** Set task **
Write out each line exactly as it stands, please.

◇ ◇ ◇ ◇

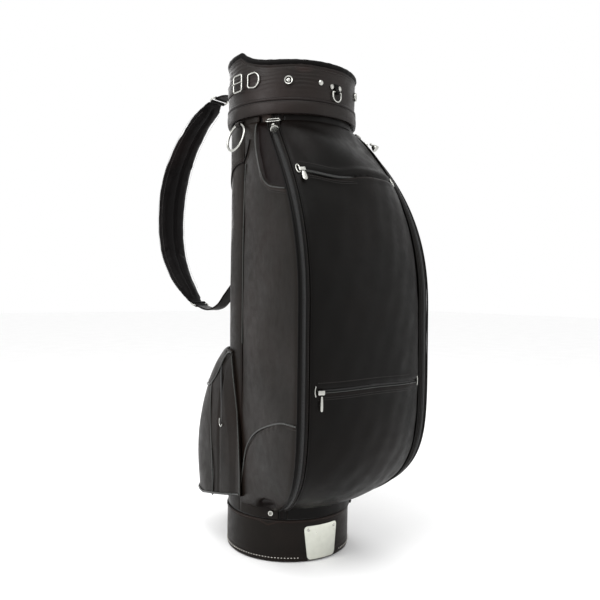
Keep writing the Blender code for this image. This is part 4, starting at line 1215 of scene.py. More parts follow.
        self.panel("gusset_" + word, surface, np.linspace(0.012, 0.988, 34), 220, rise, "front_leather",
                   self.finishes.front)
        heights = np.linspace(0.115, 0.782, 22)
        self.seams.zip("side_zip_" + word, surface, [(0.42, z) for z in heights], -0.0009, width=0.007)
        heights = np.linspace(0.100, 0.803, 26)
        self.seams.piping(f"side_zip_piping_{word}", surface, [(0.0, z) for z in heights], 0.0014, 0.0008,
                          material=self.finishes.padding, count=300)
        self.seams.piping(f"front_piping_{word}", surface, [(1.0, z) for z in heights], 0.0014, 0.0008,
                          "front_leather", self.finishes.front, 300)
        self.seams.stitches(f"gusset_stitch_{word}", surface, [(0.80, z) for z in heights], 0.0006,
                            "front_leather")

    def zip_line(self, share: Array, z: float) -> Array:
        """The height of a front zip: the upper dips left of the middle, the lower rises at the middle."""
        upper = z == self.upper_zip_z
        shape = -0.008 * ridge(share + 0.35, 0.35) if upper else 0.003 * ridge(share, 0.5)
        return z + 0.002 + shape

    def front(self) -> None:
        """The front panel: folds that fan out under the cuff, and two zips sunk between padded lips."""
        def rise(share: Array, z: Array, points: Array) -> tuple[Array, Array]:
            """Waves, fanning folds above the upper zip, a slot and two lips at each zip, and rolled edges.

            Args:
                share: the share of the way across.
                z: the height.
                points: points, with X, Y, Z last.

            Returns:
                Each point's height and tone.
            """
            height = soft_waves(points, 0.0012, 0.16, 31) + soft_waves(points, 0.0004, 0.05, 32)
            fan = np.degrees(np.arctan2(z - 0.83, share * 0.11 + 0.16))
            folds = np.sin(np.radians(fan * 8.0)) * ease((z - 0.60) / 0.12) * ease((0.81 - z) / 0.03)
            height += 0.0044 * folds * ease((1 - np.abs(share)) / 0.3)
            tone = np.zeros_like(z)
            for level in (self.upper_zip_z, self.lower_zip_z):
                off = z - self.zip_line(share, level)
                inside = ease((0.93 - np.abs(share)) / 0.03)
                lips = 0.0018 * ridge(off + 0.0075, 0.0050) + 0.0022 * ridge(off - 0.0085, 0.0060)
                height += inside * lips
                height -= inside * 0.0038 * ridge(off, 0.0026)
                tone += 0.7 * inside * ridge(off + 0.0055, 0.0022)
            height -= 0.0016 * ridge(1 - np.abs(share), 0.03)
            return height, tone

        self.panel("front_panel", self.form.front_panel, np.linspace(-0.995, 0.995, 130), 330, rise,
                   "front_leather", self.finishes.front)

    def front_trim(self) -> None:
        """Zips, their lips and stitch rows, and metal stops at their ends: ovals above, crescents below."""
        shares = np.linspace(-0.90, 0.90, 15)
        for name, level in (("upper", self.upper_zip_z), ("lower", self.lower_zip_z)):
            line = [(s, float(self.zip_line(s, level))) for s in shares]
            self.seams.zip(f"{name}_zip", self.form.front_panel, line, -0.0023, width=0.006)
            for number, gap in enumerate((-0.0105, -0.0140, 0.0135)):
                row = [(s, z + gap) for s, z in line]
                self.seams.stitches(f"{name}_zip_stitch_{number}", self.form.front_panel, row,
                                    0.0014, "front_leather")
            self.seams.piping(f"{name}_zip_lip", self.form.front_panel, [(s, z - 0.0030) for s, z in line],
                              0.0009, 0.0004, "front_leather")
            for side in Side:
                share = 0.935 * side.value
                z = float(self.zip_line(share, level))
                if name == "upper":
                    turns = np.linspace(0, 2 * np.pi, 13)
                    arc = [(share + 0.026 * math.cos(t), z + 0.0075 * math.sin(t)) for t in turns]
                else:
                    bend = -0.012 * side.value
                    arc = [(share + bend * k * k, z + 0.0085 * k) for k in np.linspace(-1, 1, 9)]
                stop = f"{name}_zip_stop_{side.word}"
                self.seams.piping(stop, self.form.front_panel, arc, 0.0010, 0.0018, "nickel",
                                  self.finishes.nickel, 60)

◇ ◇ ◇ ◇

** Answer to the problem **
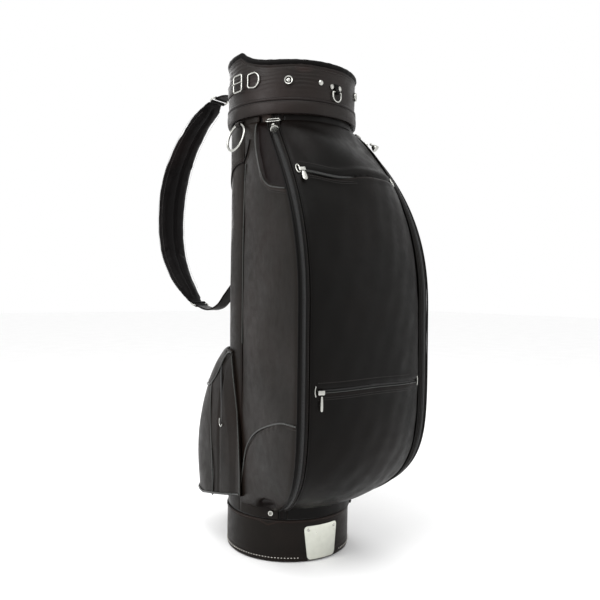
Keep writing the Blender code for this image. This is part 4, starting at line 1215 of scene.py. More parts follow.
        self.panel("gusset_" + word, surface, np.linspace(0.012, 0.988, 34), 220, rise, "front_leather",
                   self.finishes.front)
        heights = np.linspace(0.115, 0.782, 22)
        self.seams.zip("side_zip_" + word, surface, [(0.42, z) for z in heights], -0.0009, width=0.007)
        heights = np.linspace(0.100, 0.803, 26)
        self.seams.piping(f"side_zip_piping_{word}", surface, [(0.0, z) for z in heights], 0.0014, 0.0008,
                          material=self.finishes.padding, count=300)
        self.seams.piping(f"front_piping_{word}", surface, [(1.0, z) for z in heights], 0.0014, 0.0008,
                          "front_leather", self.finishes.front, 300)
        self.seams.stitches(f"gusset_stitch_{word}", surface, [(0.80, z) for z in heights], 0.0006,
                            "front_leather")

    def zip_line(self, share: Array, z: float) -> Array:
        """The height of a front zip: the upper dips left of the middle, the lower rises at the middle."""
        upper = z == self.upper_zip_z
        shape = -0.008 * ridge(share + 0.35, 0.35) if upper else 0.003 * ridge(share, 0.5)
        return z + 0.002 + shape

    def front(self) -> None:
        """The front panel: folds that fan out under the cuff, and two zips sunk between padded lips."""
        def rise(share: Array, z: Array, points: Array) -> tuple[Array, Array]:
            """Waves, fanning folds above the upper zip, a slot and two lips at each zip, and rolled edges.

            Args:
                share: the share of the way across.
                z: the height.
                points: points, with X, Y, Z last.

            Returns:
                Each point's height and tone.
            """
            height = soft_waves(points, 0.0012, 0.16, 31) + soft_waves(points, 0.0004, 0.05, 32)
            fan = np.degrees(np.arctan2(z - 0.83, share * 0.11 + 0.16))
            folds = np.sin(np.radians(fan * 8.0)) * ease((z - 0.60) / 0.12) * ease((0.81 - z) / 0.03)
            height += 0.0044 * folds * ease((1 - np.abs(share)) / 0.3)
            tone = np.zeros_like(z)
            for level in (self.upper_zip_z, self.lower_zip_z):
                off = z - self.zip_line(share, level)
                inside = ease((0.93 - np.abs(share)) / 0.03)
                lips = 0.0018 * ridge(off + 0.0075, 0.0050) + 0.0022 * ridge(off - 0.0085, 0.0060)
                height += inside * lips
                height -= inside * 0.0038 * ridge(off, 0.0026)
                tone += 0.7 * inside * ridge(off + 0.0055, 0.0022)
            height -= 0.0016 * ridge(1 - np.abs(share), 0.03)
            return height, tone

        self.panel("front_panel", self.form.front_panel, np.linspace(-0.995, 0.995, 130), 330, rise,
                   "front_leather", self.finishes.front)

    def front_trim(self) -> None:
        """Zips, their lips and stitch rows, and metal stops at their ends: ovals above, crescents below."""
        shares = np.linspace(-0.90, 0.90, 15)
        for name, level in (("upper", self.upper_zip_z), ("lower", self.lower_zip_z)):
            line = [(s, float(self.zip_line(s, level))) for s in shares]
            self.seams.zip(f"{name}_zip", self.form.front_panel, line, -0.0023, width=0.006)
            for number, gap in enumerate((-0.0105, -0.0140, 0.0135)):
                row = [(s, z + gap) for s, z in line]
                self.seams.stitches(f"{name}_zip_stitch_{number}", self.form.front_panel, row,
                                    0.0014, "front_leather")
            self.seams.piping(f"{name}_zip_lip", self.form.front_panel, [(s, z - 0.0030) for s, z in line],
                              0.0009, 0.0004, "front_leather")
            for side in Side:
                share = 0.935 * side.value
                z = float(self.zip_line(share, level))
                if name == "upper":
                    turns = np.linspace(0, 2 * np.pi, 13)
                    arc = [(share + 0.026 * math.cos(t), z + 0.0075 * math.sin(t)) for t in turns]
                else:
                    bend = -0.012 * side.value
                    arc = [(share + bend * k * k, z + 0.0085 * k) for k in np.linspace(-1, 1, 9)]
                stop = f"{name}_zip_stop_{side.word}"
                self.seams.piping(stop, self.form.front_panel, arc, 0.0010, 0.0018, "nickel",
                                  self.finishes.nickel, 60)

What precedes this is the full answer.